Wednesday, August 20, 2008



LAUREN: My little blonde Fancy Nancy. She prances around the house with a song dancing off her lips. She grandly enters the room every five minutes in a diffrent princess outfit. She watchs out for her little brother and crys when she thinks he is hurt. She terrorizes the poor cats by using them as pillows. And she chases Radley around the house trying to give the poor dog a make over. She demands to be read to and messes up her room 5 minutes after it has been cleaned. Her heart is so pure and she loves so honestly. She is the best of me and I am in awe of her goodness on a daily basis.
Evan: He is a cuddler. His smile is so quick and genuine. His laugh starts out deep in his belly and scatters like chimes into the room. You can't help but being affected by its magical sound and add your laughter to it too. His dimples and rolls are full of love. And I get to hold that buddle full of love anytime I want to. I see Chad in his eyes and myself in his smile. He is a mirror of all that Chad and I are.
They are my life made from my love for Chad. They breath and laugh and love and sing and sigh, all because one day in institute some girl asked Chad if he liked my hair. And arn't I so blessed that he did. They are my kids. More apart of me then I could have imagined. When they hurt, I hurt. When they cry, I cry. When they laugh, I laugh. When they smile I smile. I never thought it possible. How can a mother leave the room when her child crys out? Is it really possible that even though your child is made from you, that you can't even see yourself in their eyes? I don't understand the probablity of it. Lauren likes root beer, and I hate it. But when she looks at me, the sun shines from her eyes. We don't have to agree. We don't have to like the same things. As she grows from a tenatious little toddler into a crabby teenager, I have no doubt that there will be many disagreements. We don't always have to see eye to eye, just as long as our hearts are on the same page. My heart will always follow my children where ever life takes them. They carry a little piece of my heart in there heart. I would say that all I want for Lauren and Evan is happiness, but that is not enough. I want them to know that they are my little treasures, and I will always ALWAYS cherish them. I have found my family.
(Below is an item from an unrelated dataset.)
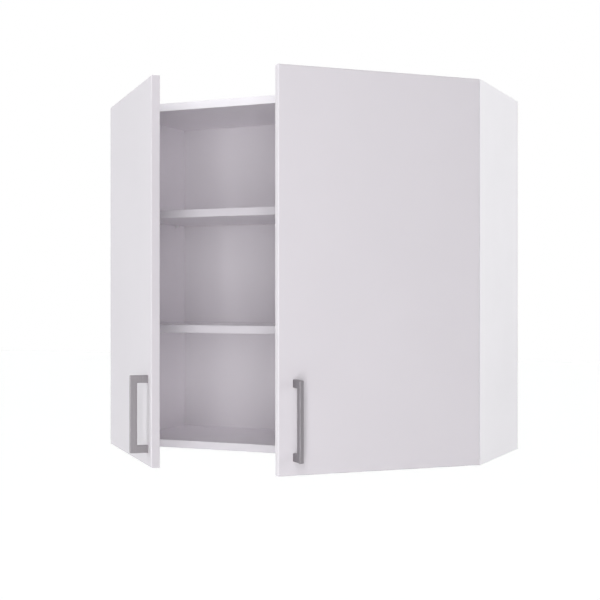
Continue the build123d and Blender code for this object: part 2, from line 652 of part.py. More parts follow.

Sometimes you have to make one to find one.

4 comments:

Kalynne said...

I love reading your blog! You are soo good with words. I love how you express yourself and your love for your family. Way cute kids by the way!

Collings Family said...

I love those pictures! What cuties!

Michelle said...

How precious! Your little Lauren and Evan are so darling! It was good seeing you yesterday at the pool, that was fun! I love your writing, I've told you that a million times, but I really do!

Unknown said...

I like your hair too. =) Your kids are adorable. Kisses to them from their 2nd cousin, once removed, or something like that.